> **Data for this exercise**
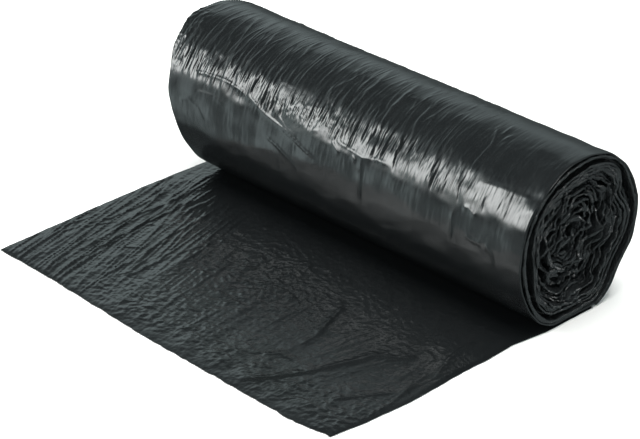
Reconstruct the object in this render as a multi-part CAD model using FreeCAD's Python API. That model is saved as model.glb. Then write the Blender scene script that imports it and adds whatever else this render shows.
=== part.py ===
==
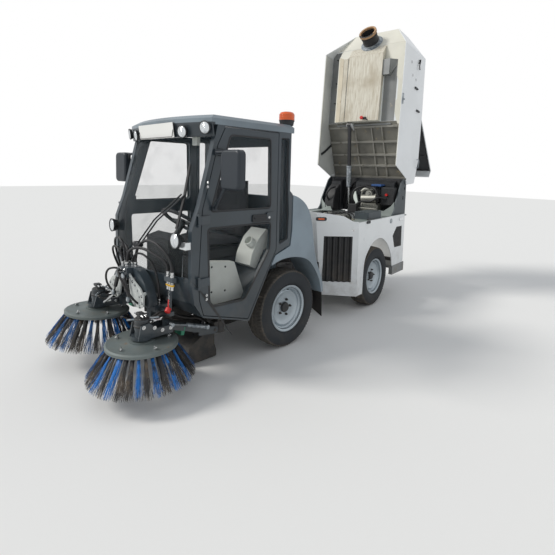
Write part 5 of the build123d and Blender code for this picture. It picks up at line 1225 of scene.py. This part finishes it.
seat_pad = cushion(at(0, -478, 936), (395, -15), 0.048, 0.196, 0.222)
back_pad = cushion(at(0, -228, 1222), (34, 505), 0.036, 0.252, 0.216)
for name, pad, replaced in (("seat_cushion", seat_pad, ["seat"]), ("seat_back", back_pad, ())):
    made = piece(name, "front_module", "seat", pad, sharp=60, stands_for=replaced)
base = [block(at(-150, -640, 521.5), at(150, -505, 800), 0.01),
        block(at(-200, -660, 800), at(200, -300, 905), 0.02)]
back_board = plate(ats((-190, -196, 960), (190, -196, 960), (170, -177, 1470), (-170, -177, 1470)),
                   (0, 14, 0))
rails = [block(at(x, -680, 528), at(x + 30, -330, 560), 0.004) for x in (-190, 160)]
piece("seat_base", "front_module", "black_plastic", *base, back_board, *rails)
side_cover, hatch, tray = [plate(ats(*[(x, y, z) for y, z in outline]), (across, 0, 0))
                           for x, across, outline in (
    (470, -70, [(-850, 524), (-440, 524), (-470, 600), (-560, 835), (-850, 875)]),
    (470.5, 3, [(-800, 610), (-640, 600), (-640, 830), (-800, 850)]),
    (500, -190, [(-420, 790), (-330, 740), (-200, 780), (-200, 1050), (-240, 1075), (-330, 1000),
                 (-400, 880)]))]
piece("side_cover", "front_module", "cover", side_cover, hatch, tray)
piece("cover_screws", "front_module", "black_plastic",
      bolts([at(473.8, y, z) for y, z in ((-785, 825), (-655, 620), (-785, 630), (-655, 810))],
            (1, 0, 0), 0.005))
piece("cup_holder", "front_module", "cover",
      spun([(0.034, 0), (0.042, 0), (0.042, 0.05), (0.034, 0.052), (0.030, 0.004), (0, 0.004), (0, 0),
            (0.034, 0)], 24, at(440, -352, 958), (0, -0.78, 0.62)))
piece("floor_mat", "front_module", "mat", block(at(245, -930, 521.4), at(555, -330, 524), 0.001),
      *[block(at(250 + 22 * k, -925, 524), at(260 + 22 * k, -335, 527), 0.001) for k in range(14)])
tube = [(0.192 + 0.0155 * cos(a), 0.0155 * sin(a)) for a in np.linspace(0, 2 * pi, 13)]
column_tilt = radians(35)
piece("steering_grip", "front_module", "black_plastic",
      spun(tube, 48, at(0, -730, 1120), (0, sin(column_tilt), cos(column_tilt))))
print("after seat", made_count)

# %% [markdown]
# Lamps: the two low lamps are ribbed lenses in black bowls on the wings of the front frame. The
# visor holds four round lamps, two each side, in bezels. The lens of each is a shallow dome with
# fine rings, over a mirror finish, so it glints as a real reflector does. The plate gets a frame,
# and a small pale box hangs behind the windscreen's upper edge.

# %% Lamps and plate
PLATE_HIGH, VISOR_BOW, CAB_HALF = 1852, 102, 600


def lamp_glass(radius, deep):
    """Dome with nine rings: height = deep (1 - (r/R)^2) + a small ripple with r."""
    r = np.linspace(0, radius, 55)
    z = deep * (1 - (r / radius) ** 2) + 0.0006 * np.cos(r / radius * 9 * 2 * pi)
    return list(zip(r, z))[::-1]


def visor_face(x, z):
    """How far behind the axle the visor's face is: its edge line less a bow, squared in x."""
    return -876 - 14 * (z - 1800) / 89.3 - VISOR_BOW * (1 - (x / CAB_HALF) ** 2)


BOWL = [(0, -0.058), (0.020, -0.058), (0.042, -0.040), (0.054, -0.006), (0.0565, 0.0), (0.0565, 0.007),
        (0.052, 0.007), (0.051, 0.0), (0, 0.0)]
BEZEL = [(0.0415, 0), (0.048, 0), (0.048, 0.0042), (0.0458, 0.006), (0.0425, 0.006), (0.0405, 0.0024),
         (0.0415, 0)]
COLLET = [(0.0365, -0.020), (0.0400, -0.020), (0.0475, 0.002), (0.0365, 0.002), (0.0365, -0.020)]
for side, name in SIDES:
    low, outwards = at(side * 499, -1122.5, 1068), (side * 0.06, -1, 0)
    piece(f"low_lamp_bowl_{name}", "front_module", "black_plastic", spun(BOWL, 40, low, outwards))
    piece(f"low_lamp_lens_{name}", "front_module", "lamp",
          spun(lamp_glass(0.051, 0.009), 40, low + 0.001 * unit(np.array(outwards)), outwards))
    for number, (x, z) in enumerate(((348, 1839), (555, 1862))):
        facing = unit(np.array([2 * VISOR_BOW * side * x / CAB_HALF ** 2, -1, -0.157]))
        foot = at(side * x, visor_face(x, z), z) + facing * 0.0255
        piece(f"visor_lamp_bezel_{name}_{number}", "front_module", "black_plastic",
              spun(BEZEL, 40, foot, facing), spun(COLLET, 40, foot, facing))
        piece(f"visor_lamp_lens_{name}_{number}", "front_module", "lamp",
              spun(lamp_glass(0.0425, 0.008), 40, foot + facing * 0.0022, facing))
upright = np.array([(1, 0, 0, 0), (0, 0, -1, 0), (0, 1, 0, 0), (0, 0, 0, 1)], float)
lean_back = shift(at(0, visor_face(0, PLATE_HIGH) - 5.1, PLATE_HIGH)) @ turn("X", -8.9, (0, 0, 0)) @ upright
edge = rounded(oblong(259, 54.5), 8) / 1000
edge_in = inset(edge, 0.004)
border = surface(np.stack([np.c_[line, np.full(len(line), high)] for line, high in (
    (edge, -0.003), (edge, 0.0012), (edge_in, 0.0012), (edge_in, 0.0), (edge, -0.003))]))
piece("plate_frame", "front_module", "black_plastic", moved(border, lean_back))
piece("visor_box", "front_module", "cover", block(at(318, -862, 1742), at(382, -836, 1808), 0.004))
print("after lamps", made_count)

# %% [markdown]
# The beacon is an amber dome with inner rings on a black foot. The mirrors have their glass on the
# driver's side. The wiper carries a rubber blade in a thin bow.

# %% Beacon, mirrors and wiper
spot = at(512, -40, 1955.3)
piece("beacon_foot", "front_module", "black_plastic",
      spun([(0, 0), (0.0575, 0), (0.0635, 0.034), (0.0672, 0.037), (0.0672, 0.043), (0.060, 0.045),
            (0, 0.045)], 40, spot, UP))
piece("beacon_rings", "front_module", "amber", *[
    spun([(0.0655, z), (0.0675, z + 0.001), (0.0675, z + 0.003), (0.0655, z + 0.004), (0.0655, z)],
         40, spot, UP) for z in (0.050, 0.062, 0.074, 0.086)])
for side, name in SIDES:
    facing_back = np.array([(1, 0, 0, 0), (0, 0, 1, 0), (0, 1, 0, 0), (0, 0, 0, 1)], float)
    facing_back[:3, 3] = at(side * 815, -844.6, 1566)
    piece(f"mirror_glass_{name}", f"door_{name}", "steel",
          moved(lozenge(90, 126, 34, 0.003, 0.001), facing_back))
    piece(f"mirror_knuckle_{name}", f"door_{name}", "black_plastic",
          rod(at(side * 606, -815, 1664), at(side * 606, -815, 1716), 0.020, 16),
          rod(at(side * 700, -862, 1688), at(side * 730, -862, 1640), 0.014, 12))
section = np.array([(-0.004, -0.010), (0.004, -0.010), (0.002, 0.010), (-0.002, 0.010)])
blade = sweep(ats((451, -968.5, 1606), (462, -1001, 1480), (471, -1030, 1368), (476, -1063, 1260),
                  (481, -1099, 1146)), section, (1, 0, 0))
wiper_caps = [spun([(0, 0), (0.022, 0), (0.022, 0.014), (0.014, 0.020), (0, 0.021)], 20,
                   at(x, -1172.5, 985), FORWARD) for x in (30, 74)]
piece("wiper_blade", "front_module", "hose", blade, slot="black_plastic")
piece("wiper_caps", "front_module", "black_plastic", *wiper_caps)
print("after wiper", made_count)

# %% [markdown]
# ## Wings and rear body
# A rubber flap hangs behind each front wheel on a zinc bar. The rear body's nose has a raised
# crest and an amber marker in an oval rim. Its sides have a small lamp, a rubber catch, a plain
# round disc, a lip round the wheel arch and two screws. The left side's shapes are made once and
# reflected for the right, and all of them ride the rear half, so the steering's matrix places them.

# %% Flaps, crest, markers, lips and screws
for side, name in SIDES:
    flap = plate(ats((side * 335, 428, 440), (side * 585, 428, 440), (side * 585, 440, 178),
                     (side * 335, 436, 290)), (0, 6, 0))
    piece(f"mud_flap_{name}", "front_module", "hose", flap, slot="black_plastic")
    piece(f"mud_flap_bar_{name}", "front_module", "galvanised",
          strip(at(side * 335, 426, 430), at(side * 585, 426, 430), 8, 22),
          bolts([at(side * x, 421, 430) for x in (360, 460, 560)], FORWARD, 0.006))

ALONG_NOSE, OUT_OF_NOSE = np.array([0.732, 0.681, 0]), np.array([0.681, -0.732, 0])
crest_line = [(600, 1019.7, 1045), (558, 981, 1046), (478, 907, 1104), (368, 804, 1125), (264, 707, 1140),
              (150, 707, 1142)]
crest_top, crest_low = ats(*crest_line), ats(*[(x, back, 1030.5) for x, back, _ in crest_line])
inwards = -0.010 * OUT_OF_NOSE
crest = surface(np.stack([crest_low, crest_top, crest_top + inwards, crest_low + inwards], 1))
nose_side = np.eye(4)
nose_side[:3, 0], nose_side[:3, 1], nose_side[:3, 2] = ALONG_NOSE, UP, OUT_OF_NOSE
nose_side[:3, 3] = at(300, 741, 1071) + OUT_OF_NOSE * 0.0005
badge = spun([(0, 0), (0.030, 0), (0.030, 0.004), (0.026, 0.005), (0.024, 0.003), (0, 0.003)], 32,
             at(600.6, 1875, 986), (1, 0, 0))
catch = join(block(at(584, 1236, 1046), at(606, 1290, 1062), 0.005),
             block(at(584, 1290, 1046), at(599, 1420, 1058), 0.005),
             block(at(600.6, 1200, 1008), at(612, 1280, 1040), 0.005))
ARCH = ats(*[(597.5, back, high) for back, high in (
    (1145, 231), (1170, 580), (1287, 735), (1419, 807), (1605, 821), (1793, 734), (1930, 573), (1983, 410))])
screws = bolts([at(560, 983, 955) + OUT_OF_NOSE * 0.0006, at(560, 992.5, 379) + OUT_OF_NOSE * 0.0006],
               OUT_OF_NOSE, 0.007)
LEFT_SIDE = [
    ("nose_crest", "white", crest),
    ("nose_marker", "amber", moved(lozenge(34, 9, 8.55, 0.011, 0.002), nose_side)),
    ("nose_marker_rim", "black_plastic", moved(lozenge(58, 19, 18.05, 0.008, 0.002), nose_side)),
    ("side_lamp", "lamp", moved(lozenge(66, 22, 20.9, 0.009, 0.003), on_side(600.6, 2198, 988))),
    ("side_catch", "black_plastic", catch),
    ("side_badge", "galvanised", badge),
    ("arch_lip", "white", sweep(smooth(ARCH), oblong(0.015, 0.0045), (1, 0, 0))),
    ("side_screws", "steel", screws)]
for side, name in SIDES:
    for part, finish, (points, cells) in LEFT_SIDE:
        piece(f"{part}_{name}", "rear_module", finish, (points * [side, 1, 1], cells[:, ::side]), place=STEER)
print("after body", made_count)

> **What you should do**
Find the lines above that include the string "Blender" and copy them.

> **Full response**
Reconstruct the object in this render as a multi-part CAD model using FreeCAD's Python API. That model is saved as model.glb. Then write the Blender scene script that imports it and adds whatever else this render shows.
Write part 5 of the build123d and Blender code for this picture. It picks up at line 1225 of scene.py. This part finishes it.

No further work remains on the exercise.